The great majority of the boys and girls in Great Britain went to work before they were eighteen years old. There were 1,246,069 male “young persons” and 902,483 female “young persons” gainfully employed in Great Britain in 1911.[11] In England and Wales in that same year 309,000 boys and 241,000 girls of seventeen were at work, and only 20,600 boys and 87,400 girls of that age were “unoccupied.”

The 1911 census figures covering the principal lines of work in which girls and boys under eighteen are employed had, in November, 1917, been published only for England and Wales. For boys these occupations were the building trades, the metal trades, textiles, agriculture, mining, outdoor “domestic service,” messenger and porter work—which is in most cases a “blind alley” occupation—and commercial employment, whereas for girls they were textiles, clothing, domestic work and commercial employment. The girls, it may be noted, were found mainly in the same kinds of work as were adult women.

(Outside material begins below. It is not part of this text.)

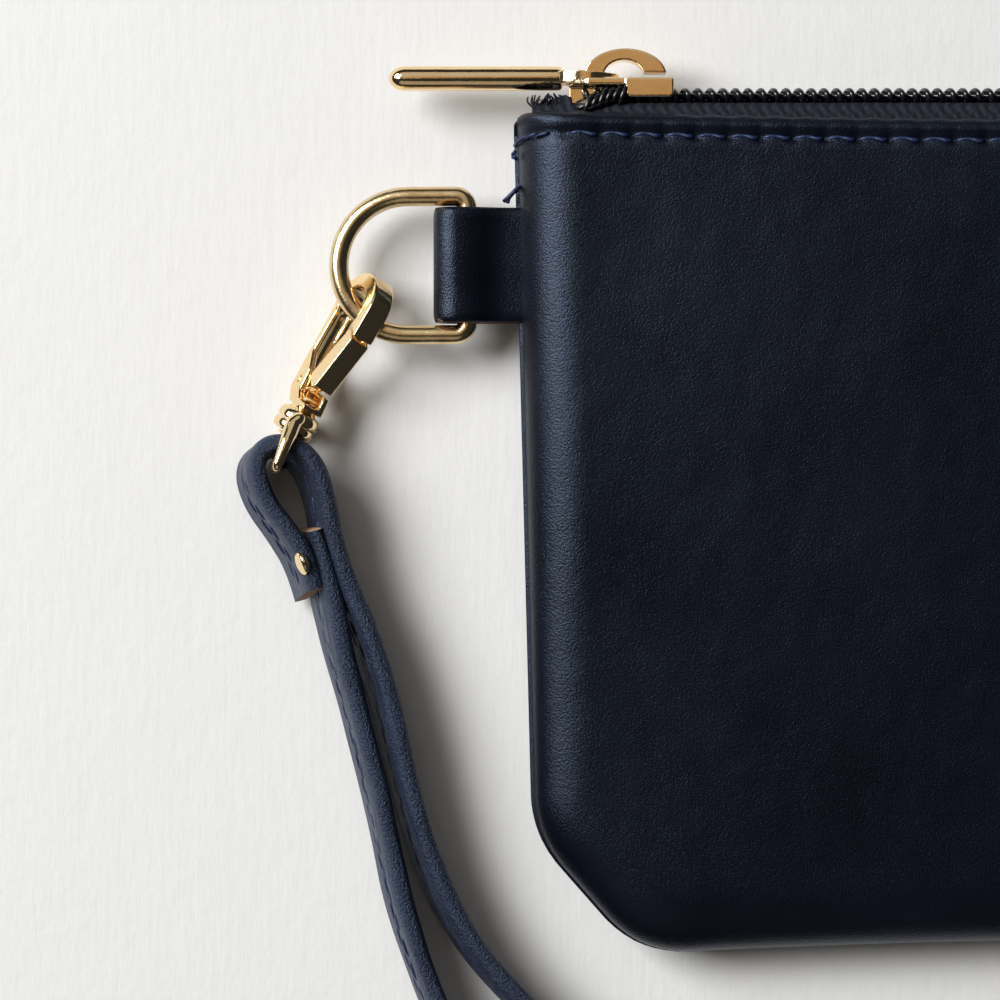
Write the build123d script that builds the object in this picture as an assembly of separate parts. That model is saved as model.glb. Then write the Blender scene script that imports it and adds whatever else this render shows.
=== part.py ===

While, as has been previously mentioned, there was a relative increase in the number of young working girls between fifteen and twenty, the number of working children under fourteen was falling off. There were 97,141 boys and 49,276 girls under fourteen, a total of 146,417, employed in England and Wales in 1911. In 1901 working boys under fourteen numbered 138,000 and working girls 70,000, a total of 208,000. In Scotland there were but 1,600 young children of these ages at work in 1911, and 17,600 in 1901.